MSAS – Introducing Dimension and Cube Processing – IT Training and Consulting

The Analysis server is like a black box. Everything that happens in the server is recorded, but the end user sees a multidimensional cube created out of the data in the data warehouse and has very little taste of what really goes on behind the scenes. In this section we will be examining this black box to understand how the Analysis server processes Dimensions and cubes. We will also learn how to optimize cube processing and how to troubleshoot cube processing.

Processing Dimensions: Introduction

Dimensions are building blocks on which the cubes are constructed. When a dimension is processed the Analysis server creates an SQL statement to extract the necessary information from the data warehouse dimension table. At least one or two columns are extracted for each level in the hierarchy. If the member key column and the Member name column properties are the same, the Analysis service extracts only one of them, else it extracts both. One row is extracted for each distinct level key and the rows are sorted using the Member key Column property for the levels. For instance the user wants to process a region dimension containing the following rows and columns.

Region_id	Sales_region	Sales_city	Sales_country
5	Canada West	Vancouver	Canada
6	Canada West	Victoria	Canada
2	Mexico Central	Mexico City	Mexico
4	Mexico West	Guadalajara	Mexico
1	Central West	San Francisco	USA
3	South West	Los Angeles	USA
7	South West	San Diego	USA
8	South West	Coronado	USA
9	South West	National City	USA
10	South West	Lincoln Acres	USA

The data in the warehouse is organized from a relational database perspective. The user however wants the data from a hierarchical perspective. Analysis Services extracts data from the warehouse by creating a unique path that contains a component number for each level of the hierarchy. The Region dimension contains three levels. The region_id and the Sales_region belong to the same level and the Sales_city and Sales_country have one level each.

When the data is retrieved from the data warehouse, the Analysis services begins by creating the All Level member of the dimension.:-0-> 0-> 0. The server then creates the path for the next row which contains the members for Sales_country, Sales_city and Sales_region. In other words the server creates four members for the first row from the relational dimension.:- An ALL Level member and the members Canada West, Vancouver and Canada. Only three members are created for the rows that follow. At the end of the task the server would have created a unique path for each member of the dimension. The path contains the genealogy of each member. The Region dimension, then contains, the member names and paths shown below.
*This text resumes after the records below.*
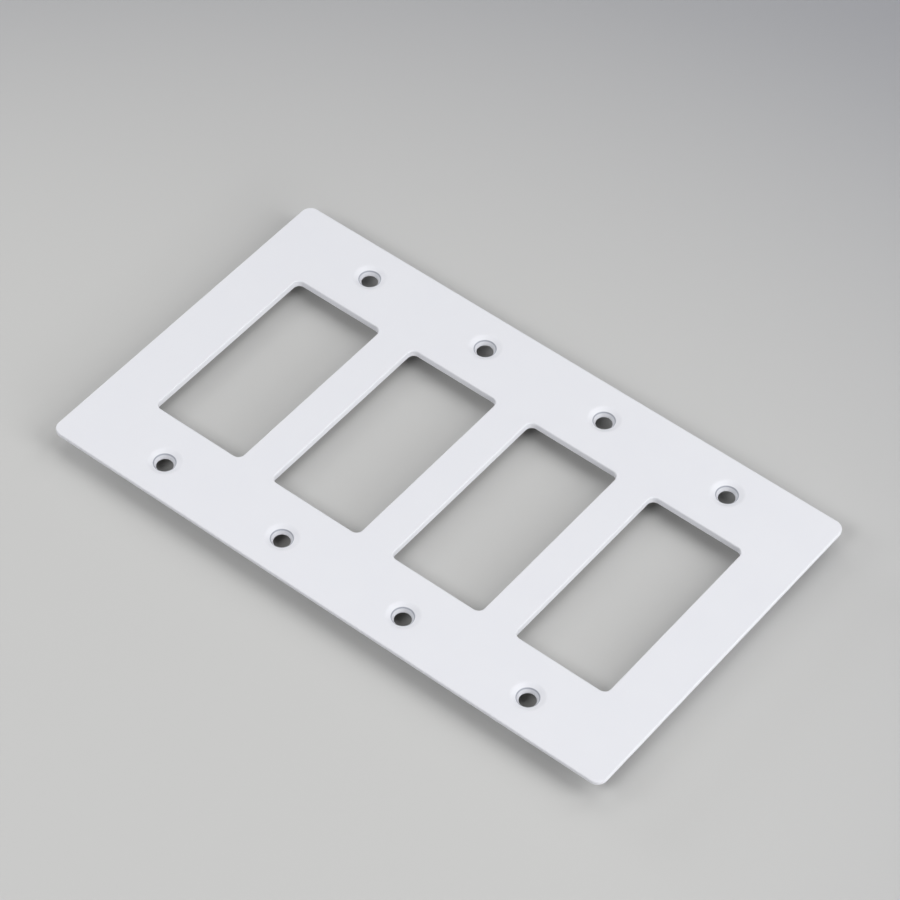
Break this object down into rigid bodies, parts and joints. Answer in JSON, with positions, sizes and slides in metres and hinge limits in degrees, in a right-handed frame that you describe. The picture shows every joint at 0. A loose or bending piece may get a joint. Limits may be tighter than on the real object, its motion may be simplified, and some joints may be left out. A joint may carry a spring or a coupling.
{
  "type": "wall plate",
  "caption": "Flat metal wall plate that frames a row of rocker-style devices, with a countersunk screw hole above and below each opening.",
  "frame": {"origin": "middle of the back, on the plane of the wall behind the plate", "axes": "+Z out of the wall through the face, +X along the row of openings, +Y up the wall"},
  "size_m": [0.208, 0.1212, 0.0023],
  "materials": {
    "white_powder_coat": "cool white satin powder coat"
  },
  "bodies": {
    "root": {"wall_plate": "white_powder_coat"}
  },
  "joints": []
}
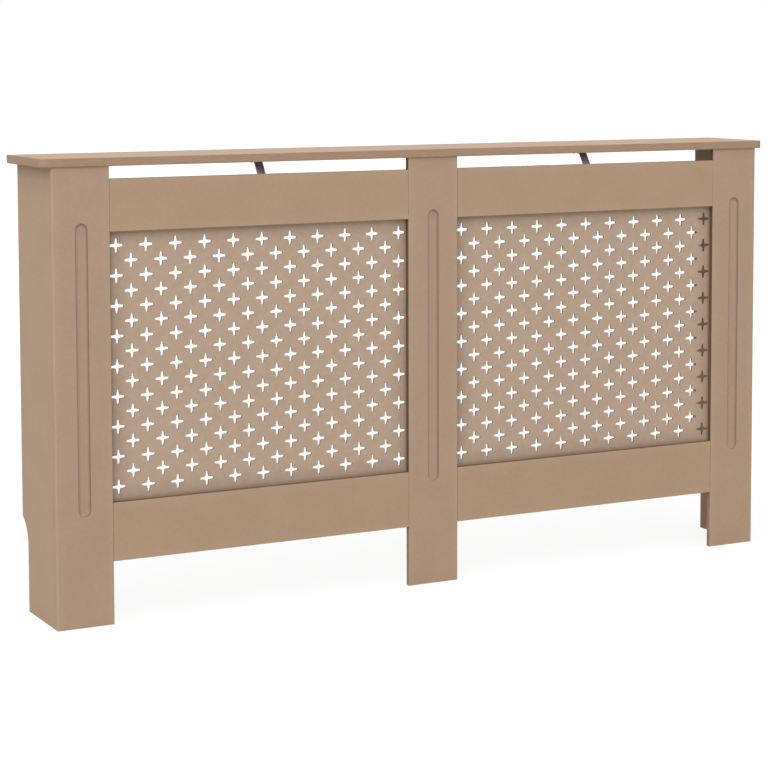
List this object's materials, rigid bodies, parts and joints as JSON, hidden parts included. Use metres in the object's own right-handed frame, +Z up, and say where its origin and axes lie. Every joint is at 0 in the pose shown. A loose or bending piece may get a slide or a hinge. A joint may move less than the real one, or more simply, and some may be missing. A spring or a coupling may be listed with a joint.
{
  "type": "radiator cover cabinet",
  "caption": "Long low fibreboard radiator cover: shelf top over a fluted-post front frame with star-pierced grille bays, notched side panels and an open back.",
  "frame": {"origin": "on the floor, under the middle of the top board's outline", "axes": "+X along the length, from the left end to the right end seen from the front; +Y from the front to the open back; +Z up"},
  "size_m": [1.52, 0.19, 0.82],
  "materials": {
    "board_top": "unpainted sanded fibreboard, matt",
    "board_side": "unpainted sanded fibreboard, matt",
    "board_frame": "unpainted sanded fibreboard, matt, with darker machined edges",
    "grille_sheet": "unpainted thin hard fibreboard, slightly speckled",
    "strap_steel": "dark oiled steel strap",
    "zinc_steel": "zinc-plated pressed steel",
    "screw_steel": "zinc-plated screws and pins",
    "dowel_wood": "plain beech"
  },
  "bodies": {
    "root": {"top_board": "board_top", "side_panel_left": "board_side", "side_panel_right": "board_side", "post_left": "board_frame", "post_centre": "board_frame", "post_right": "board_frame", "rail_top_left": "board_frame", "rail_top_right": "board_frame", "rail_bottom_left": "board_frame", "rail_bottom_right": "board_frame", "grille_left": "grille_sheet", "grille_right": "grille_sheet", "top_brace_left": "strap_steel", "top_brace_right": "strap_steel", "corner_brackets_left": "zinc_steel", "corner_brackets_right": "zinc_steel", "top_bracket_left": "zinc_steel", "top_bracket_centre": "zinc_steel", "top_bracket_right": "zinc_steel", "wall_bracket_left": "zinc_steel", "wall_bracket_right": "zinc_steel", "joint_plates_left": "zinc_steel", "joint_plates_right": "zinc_steel", "corner_bracket_screws": "screw_steel", "top_bracket_screws": "screw_steel", "wall_bracket_screws": "screw_steel", "joint_plate_screws": "screw_steel", "brace_screws": "screw_steel", "grille_pins_left": "screw_steel", "grille_pins_right": "screw_steel", "rail_dowels": "dowel_wood", "side_dowels": "dowel_wood", "top_dowels": "dowel_wood"}
  },
  "joints": []
}
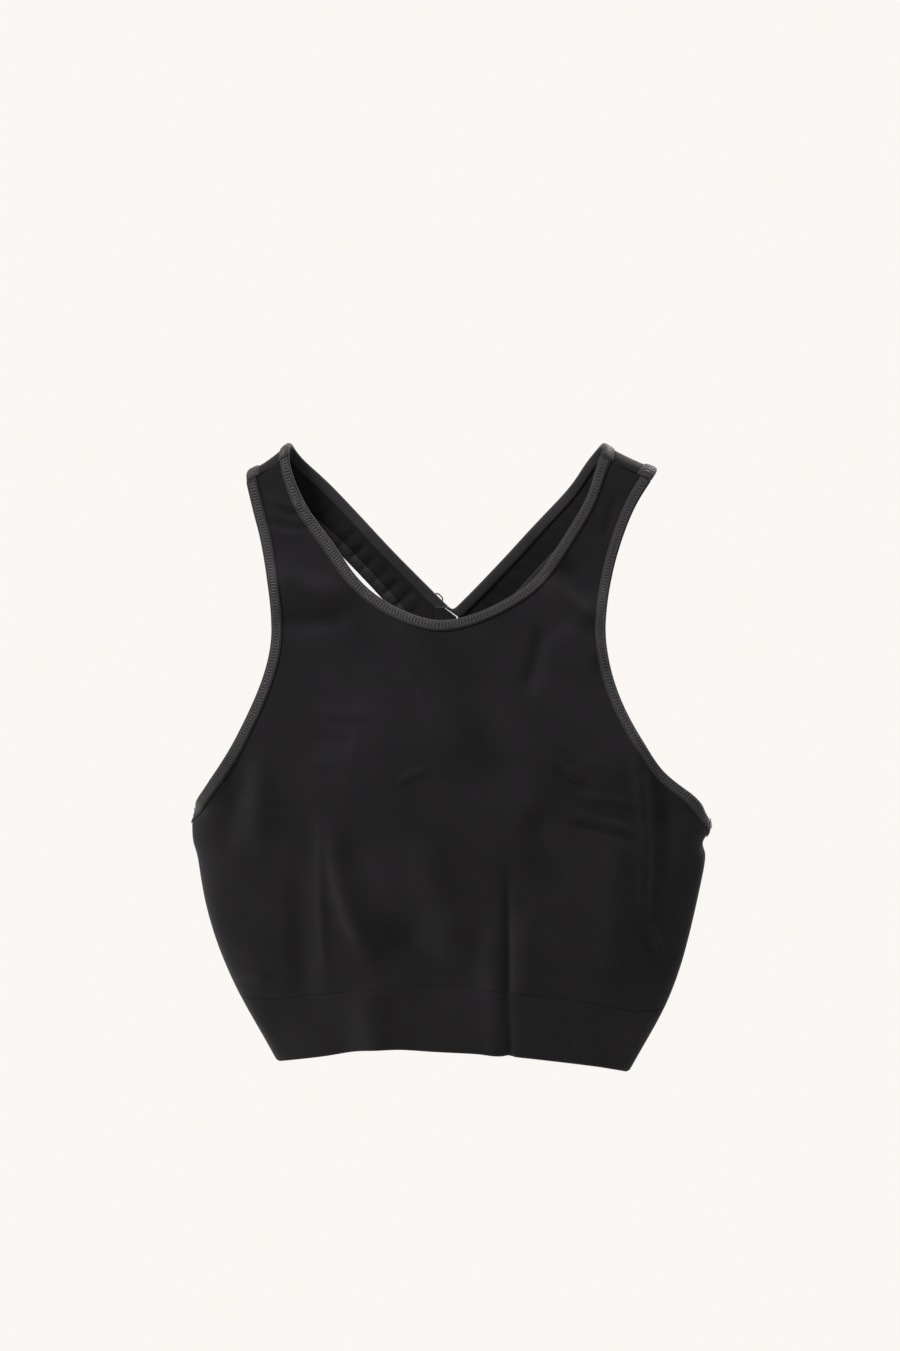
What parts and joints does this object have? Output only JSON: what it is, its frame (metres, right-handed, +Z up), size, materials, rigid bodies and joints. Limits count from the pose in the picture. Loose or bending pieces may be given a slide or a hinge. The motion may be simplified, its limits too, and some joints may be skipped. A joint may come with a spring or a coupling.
{
  "type": "racer-back crop top",
  "caption": "Racer-back gymnastics crop top with bound neck and armholes, folded hem band, lined front and bust pads, hanging by its straps.",
  "frame": {"origin": "midway between the two shoulders, on the centre line, at the height where the hanger's arms touch the middle of each strap", "axes": "+Z up, front of the garment faces -Y, +X towards the side that is on the right seen from the front"},
  "size_m": [0.3091, 0.0489, 0.3702],
  "materials": {
    "body_knit": "matt black stretch knit with a fine wale and a faint sheen",
    "binding_knit": "charcoal stretch tape folded round the edges, a little lighter than the body",
    "sewing_thread": "black polyester thread, cover-stitched",
    "pad_foam": "black knit laminated on moulded foam",
    "lining_knit": "smooth black lining knit",
    "elastic_webbing": "black knitted elastic with lengthwise ribs",
    "label_satin": "black woven satin, blank, with a pale woven edge"
  },
  "bodies": {
    "garment": {"front_panel": "body_knit", "back_panel": "body_knit", "front_lining": "lining_knit", "front_hem_band": "body_knit", "back_hem_band": "body_knit", "underband_elastic": "elastic_webbing", "band_seam": "sewing_thread", "front_neck_binding": "binding_knit", "front_neck_stitching": "sewing_thread", "back_neck_binding": "binding_knit", "back_neck_stitching": "sewing_thread", "front_armhole_binding_left": "binding_knit", "front_armhole_stitching_left": "sewing_thread", "front_armhole_binding_right": "binding_knit", "front_armhole_stitching_right": "sewing_thread", "back_armhole_binding_left": "binding_knit", "back_armhole_stitching_left": "sewing_thread", "back_armhole_binding_right": "binding_knit", "back_armhole_stitching_right": "sewing_thread", "cup_pad_left": "pad_foam", "shoulder_seam_left": "sewing_thread", "side_seam_left": "sewing_thread", "underarm_tack_left": "sewing_thread", "cup_pad_right": "pad_foam", "shoulder_seam_right": "sewing_thread", "side_seam_right": "sewing_thread", "underarm_tack_right": "sewing_thread", "label_tack": "sewing_thread"},
    "label": {"care_label": "label_satin"}
  },
  "joints": [
    {"name": "label_flip", "type": "hinge", "parent": "garment", "child": "label", "pos_m": [-0.003, 0.011, -0.086], "axis": [-1, 0, 0], "range_deg": [0, 110]}
  ]
}
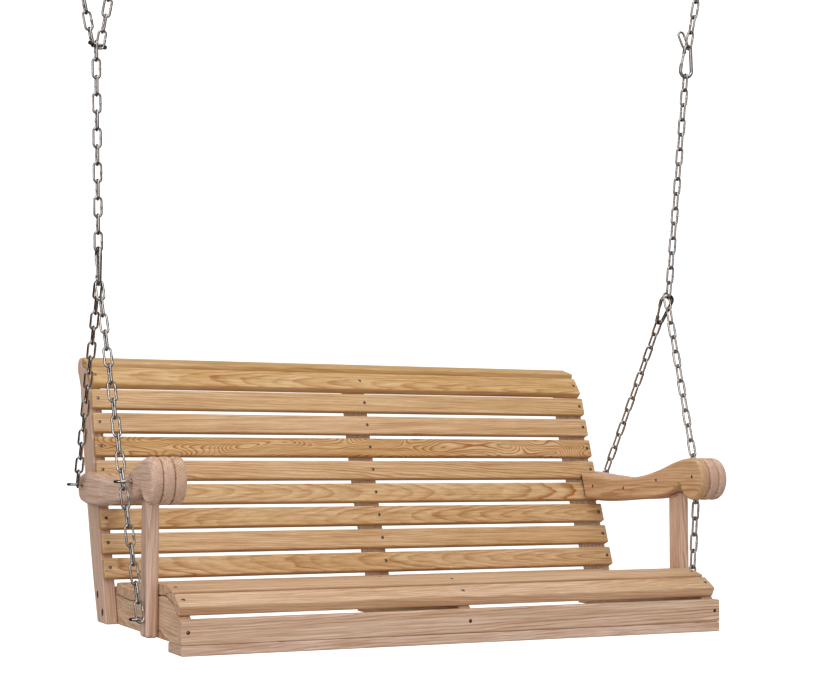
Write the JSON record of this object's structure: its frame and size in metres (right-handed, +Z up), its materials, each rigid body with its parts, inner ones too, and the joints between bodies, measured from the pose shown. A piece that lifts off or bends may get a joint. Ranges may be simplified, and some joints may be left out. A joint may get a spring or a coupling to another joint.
{
  "type": "porch swing seat",
  "caption": "Slatted timber porch swing seat with a reclined, rolled-over back and scroll arms, hung on steel chain and spring hooks from two ceiling plates.",
  "frame": {"origin": "on the ceiling, above the middle of the bench and of the line on which it swings", "axes": "+Z up, -Y the way the sitters face, +X to the right of someone facing the swing"},
  "size_m": [1.539, 0.7967, 1.4947],
  "materials": {
    "cypress": "planed, clear exterior oil, orange-brown grain",
    "zinc_steel": "bright zinc plate",
    "plate_steel": "satin zinc plate"
  },
  "bodies": {
    "ceiling": {"ceiling_hanger_left": "plate_steel", "ceiling_hanger_right": "plate_steel"},
    "hanger_left": {"upper_chain_left_outer": "zinc_steel", "upper_chain_left_inner": "zinc_steel", "top_carabiner_left_body": "zinc_steel", "main_chain_left": "zinc_steel", "fork_carabiner_left_body": "zinc_steel"},
    "hanger_right": {"upper_chain_right": "zinc_steel", "top_carabiner_right_body": "zinc_steel", "main_chain_right": "zinc_steel"},
    "bench": {"arm_ply_inner_left": "cypress", "arm_ply_inner_right": "cypress", "arm_ply_middle_left": "cypress", "arm_ply_middle_right": "cypress", "arm_ply_outer_left": "cypress", "arm_ply_outer_right": "cypress", "arm_post_left": "cypress", "arm_post_right": "cypress", "back_slat_1": "cypress", "back_slat_2": "cypress", "back_slat_3": "cypress", "back_slat_4": "cypress", "back_slat_5": "cypress", "back_slat_6": "cypress", "back_slat_7": "cypress", "back_slat_8": "cypress", "back_upright_centre": "cypress", "back_upright_left": "cypress", "back_upright_right": "cypress", "eye_front_left": "zinc_steel", "eye_front_right": "zinc_steel", "eye_lower_left": "zinc_steel", "eye_lower_right": "zinc_steel", "eye_rear_left": "zinc_steel", "eye_rear_right": "zinc_steel", "fork_carabiner_right_body": "zinc_steel", "front_apron": "cypress", "front_chain_left": "zinc_steel", "front_chain_right": "zinc_steel", "lower_front_board": "cypress", "rear_chain_left": "zinc_steel", "rear_chain_right": "zinc_steel", "roll_slat_front": "cypress", "roll_slat_top": "cypress", "seat_rail_centre": "cypress", "seat_rail_left": "cypress", "seat_rail_right": "cypress", "seat_slat_1": "cypress", "seat_slat_2": "cypress", "seat_slat_3": "cypress", "seat_slat_4": "cypress", "seat_slat_5": "cypress", "seat_slat_6": "cypress", "seat_slat_7": "cypress", "seat_slat_8": "cypress", "seat_slat_9": "cypress"},
    "gate_top_left": {"top_carabiner_left_gate": "zinc_steel"},
    "gate_fork_left": {"fork_carabiner_left_gate": "zinc_steel"},
    "gate_top_right": {"top_carabiner_right_gate": "zinc_steel"},
    "gate_fork_right": {"fork_carabiner_right_gate": "zinc_steel"}
  },
  "joints": [
    {"name": "swing_left", "type": "hinge", "parent": "ceiling", "child": "hanger_left", "pos_m": [-0.702, 0, -0.0355], "axis": [1, 0, 0], "range_deg": [-30, 30]},
    {"name": "swing_right", "type": "hinge", "parent": "ceiling", "child": "hanger_right", "pos_m": [0.657, 0, -0.0355], "axis": [1, 0, 0], "range_deg": [-30, 30]},
    {"name": "bench_tilt", "type": "hinge", "parent": "hanger_left", "child": "bench", "pos_m": [-0.66774, 0, -0.7895], "axis": [0.9997, 0, 0.0254], "range_deg": [-15, 15]},
    {"name": "top_gate_left", "type": "hinge", "parent": "hanger_left", "child": "gate_top_left", "pos_m": [-0.66004, 0.04978, -0.30982], "axis": [-0.185, 0.1814, -0.9659], "range_deg": [0, 25], "stiffness_Nm_per_rad": 0.12, "springref_deg": -8.59},
    {"name": "fork_gate_left", "type": "hinge", "parent": "hanger_left", "child": "gate_fork_left", "pos_m": [-0.6684, 0.0086, -0.77502], "axis": [0.9989, 0, 0.046], "range_deg": [0, 25], "stiffness_Nm_per_rad": 0.12, "springref_deg": -8.59},
    {"name": "top_gate_right", "type": "hinge", "parent": "hanger_right", "child": "gate_top_right", "pos_m": [0.68681, 0, -0.18767], "axis": [0, -1, 0], "range_deg": [0, 25], "stiffness_Nm_per_rad": 0.12, "springref_deg": -8.59},
    {"name": "fork_gate_right", "type": "hinge", "parent": "bench", "child": "gate_fork_right", "pos_m": [0.65847, 0.02628, -0.80622], "axis": [0, 0.8879, 0.4601], "range_deg": [0, 25], "stiffness_Nm_per_rad": 0.12, "springref_deg": -8.59}
  ],
  "couplings": [
    {"joint": "swing_right", "follows": "swing_left", "ratio": 1}
  ]
}
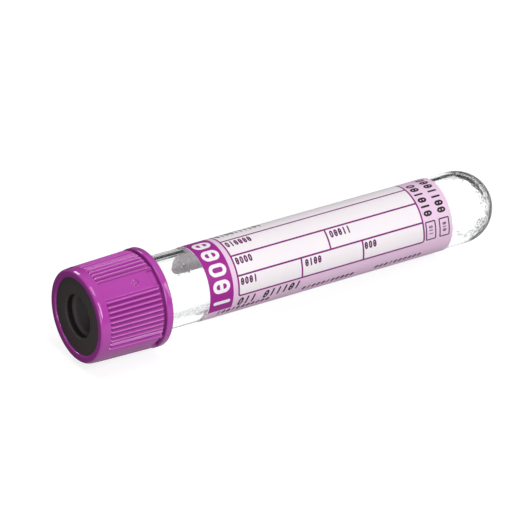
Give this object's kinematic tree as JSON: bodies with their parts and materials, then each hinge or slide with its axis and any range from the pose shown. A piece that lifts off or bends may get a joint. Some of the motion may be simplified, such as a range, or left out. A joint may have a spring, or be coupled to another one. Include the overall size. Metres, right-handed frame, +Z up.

Complete member name	Member path	Member ID
[North America]	0->0->0	1
[North America].[Canada]	1->0->0	2
[North America].[Canada].[Canada West]	1->1->1	3
[North America].[Canada].[Canada West].[Vancouver]	1->1->1	4
[North America].[Mexico]	2->0->0	5
[North America].[Mexico].[Mexico Central]	2->1->0	6

Note that the path is created after sorting out the children of the member by using the value of the Member Key column property, regardless of the value of the Order By property. Also note that a separate ID for each member is created and the Order By property is taken into consideration while creating the ID. However the sorting is not on alphabetical order. The sequence number of the ID matches the sequence of the path numbers by and large and sorting is done on names by default. But the Analysis server follows the logic of the hierarchy order rather than the alphabetical order. If the region id of a member(whose name is lower on the alphabetical order) is higher than the region id of another member (whose name is higher on the alphabetical order) the former is placed above the latter. For instance if the region id of San Francisco(1) is higher than Coronado(8), then San Francisco will be placed above Coronado in the hierarchical order. The Multidimensional Expressions (MDX) query retrieves data in the hierarchical order.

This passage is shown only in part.